Diana Mendes Oliveira, Miguel Carvalho, João Enes Silva, Margarida Freitas Silva, Jorge Almeida
Introdução: A amiloidose AA é uma patologia sistémica caracterizada pela deposição extracelular de proteína sérica amiloide A. Existe geralmente um órgão mais afetado (o rim em 80-90% dos casos, maioritariamente com proteinúria nefrótica); outras manifestações incluem cardiomiopatia, síndrome do túnel cárpico ou hepatoesplenomegalia. Existem várias etiologias possíveis, nomeadamente estados que confiram inflamação sistémica sustentada: artrites, vasculites, infeções crónicas ou neoplasias.

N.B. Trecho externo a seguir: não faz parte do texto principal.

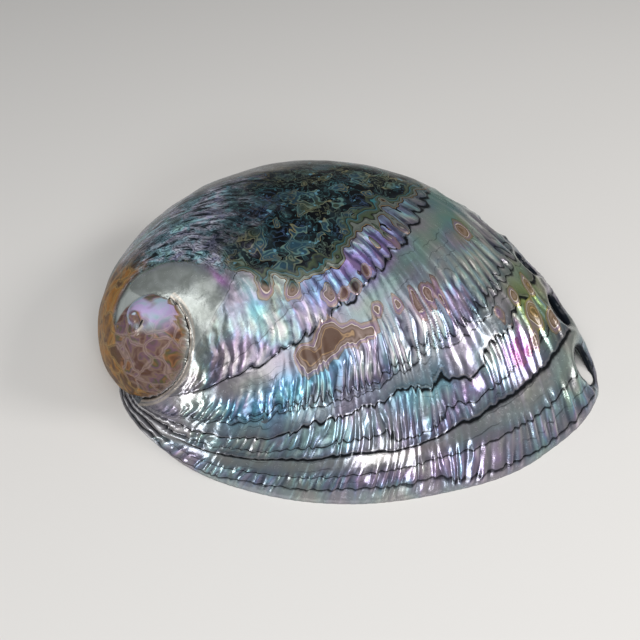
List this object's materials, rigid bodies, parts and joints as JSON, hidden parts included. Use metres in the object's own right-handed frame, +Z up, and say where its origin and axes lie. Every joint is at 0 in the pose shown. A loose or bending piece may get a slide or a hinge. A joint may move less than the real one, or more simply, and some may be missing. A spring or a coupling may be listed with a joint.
{
  "type": "abalone shell",
  "caption": "Polished ear-shaped abalone shell: a shallow bowl of nacre with a low spire, a row of breathing holes and a flat inner lip, resting on its rim.",
  "frame": {"origin": "middle of the shell's box on the surface it rests on", "axes": "+X along the shell from the spire to the newest end of the lip; +Y towards the row of breathing holes; +Z up, out of the back of the shell"},
  "size_m": [0.1438, 0.105, 0.0421],
  "materials": {
    "nacre": "high-polish iridescent mother of pearl, grey-olive with teal, violet and pink"
  },
  "bodies": {
    "root": {"shell": "nacre"}
  },
  "joints": []
}
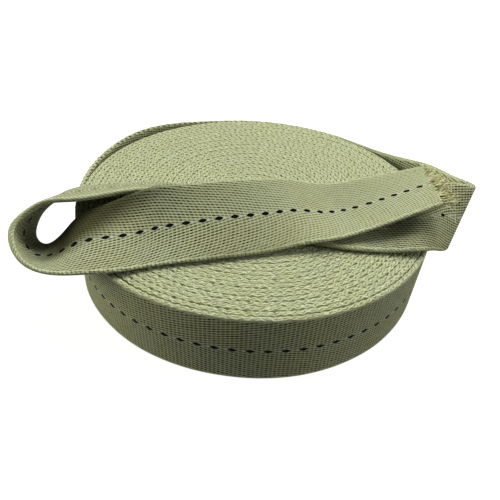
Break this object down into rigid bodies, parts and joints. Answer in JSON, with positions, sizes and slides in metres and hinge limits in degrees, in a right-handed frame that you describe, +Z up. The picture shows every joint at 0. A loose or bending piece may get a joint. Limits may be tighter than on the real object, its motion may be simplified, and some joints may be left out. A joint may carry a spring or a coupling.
{
  "type": "roll of webbing",
  "caption": "Flat roll of heavy cotton webbing lying on its side, its loose end laid over the top in a loop and frayed at the cut.",
  "frame": {"origin": "the roll's centre, on the floor it lies on", "axes": "+Z up along the roll's axis; the loose end's loop hangs past the rim towards -X and its frayed cut end points towards +X"},
  "size_m": [0.2309, 0.1923, 0.0628],
  "materials": {
    "wound_webbing": "matt woven cotton, selvedges up",
    "webbing": "matt woven cotton",
    "frayed_yarn": "loose cotton yarn"
  },
  "bodies": {
    "root": {"wound_roll": "wound_webbing", "loose_end": "webbing", "frayed_end": "frayed_yarn"}
  },
  "joints": []
}
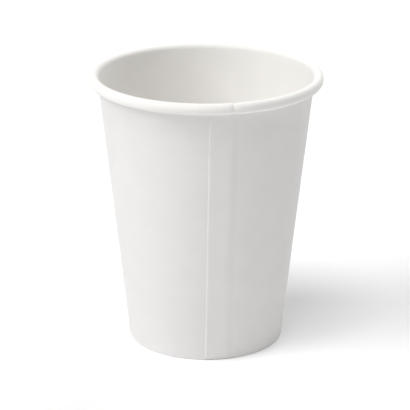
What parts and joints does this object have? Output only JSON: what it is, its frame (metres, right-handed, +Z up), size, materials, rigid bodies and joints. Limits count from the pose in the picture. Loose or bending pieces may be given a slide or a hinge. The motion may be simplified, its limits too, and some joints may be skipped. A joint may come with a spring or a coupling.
{
  "type": "paper coffee cup",
  "caption": "Plain white single-wall paper coffee cup: a tapered board wall with a lapped side seam, a rolled rim and a recessed bottom disc.",
  "frame": {"origin": "centre of the foot circle, on the surface that the cup stands on", "axes": "+Z up along the cup's axis, -Y towards the middle of the side seam's lap, +X to the right seen from the seam"},
  "size_m": [0.09, 0.09, 0.107],
  "materials": {
    "cup_board": "uncoated matt white board outside, thin clear film inside",
    "disc_board": "matt white board below, thin clear film above"
  },
  "bodies": {
    "root": {"side_wall": "cup_board", "bottom_disc": "disc_board"}
  },
  "joints": []
}
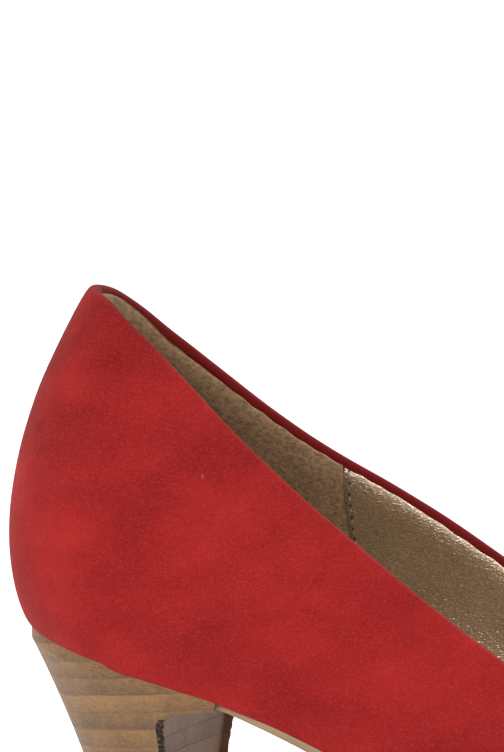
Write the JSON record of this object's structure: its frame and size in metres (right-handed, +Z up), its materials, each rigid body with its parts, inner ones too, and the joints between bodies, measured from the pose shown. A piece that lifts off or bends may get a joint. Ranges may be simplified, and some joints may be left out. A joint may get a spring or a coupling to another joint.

Caso clínico: Este caso clínico trata de um homem de 42 anos, paraplégico há 18 anos na sequência de um acidente de trabalho, a condicionar o aparecimento de úlceras trocantéricas bilaterais com alguns meses de evolução e provável doença renal crónica, sem seguimento médico prévio. Foi internado inicialmente por choque séptico com origem em úlceras infetadas, excluída a presença de osteomielite por ressonância magnética, a condicionar disfunção multiorgânica (neurológica, cardiovascular, respiratória, hematológica e renal) com necessidade de suporte invasivo de órgão. A disfunção renal permaneceu após a resolução do quadro agudo, tendo-se mantido em terapêutica de substituição da função renal por técnica de hemodiálise 3 vezes por semana. Do estudo etiológico realizado, a destacar: ecografia renal com rins de dimensões reduzidas, sustentando a hipótese de cronicidade; face a estes achados, considerou-se não haver benefício em realizar biópsia renal; a análise de urina de 24 horas relevou proteinúria de 19 g/L; a imunofixacão urinária e sérica confirmaram a ausência de excreção de cadeias leves, assim como a electroforese de proteínas séricas excluiu gamapatia monoclonal. Em conjunto, estes dados permitiram excluir o diagnóstico de amiloidose primária AL. Foi também pedida pesquisa de amilóide na gordura abdominal, que consegue estabelecer o diagnóstico em 80% dos casos; contudo, o resultado foi negativo. Por manutenção de suspeita forte de amiloidose, foi realizada pesquisa de amiloide nas glândulas salivares, que foi positiva “(…) depósitos acelulares, amorfos, eosinofílicos em localização peri-acinar e periductal, focalmente na parede de vasos, com refringência verde-maçã sob luz polarizada (com coloração Vermelho do Congo)”. A
Discussão: A infeção crónica é responsável por 9-15% dos casos de amiloide secundária, sendo as infeções classicamente associadas a osteomielite e a tuberculose. O prognóstico é reservado se não for tratada a patologia inicial. Neste caso, dada a cronicidade das lesões cutâneas e o diagnóstico tardio de doença renal, não foi possível travar a deposição de amiloide e suas consequências com medidas farmacológicas. Este caso pretende deixar-nos alerta para o diagnóstico precoce de estados inflamatórios sistémicos, nomeadamente úlceras de pressão, cada vez mais comuns na população envelhecida, que podem levar à instalação de sequelas irreversíveis.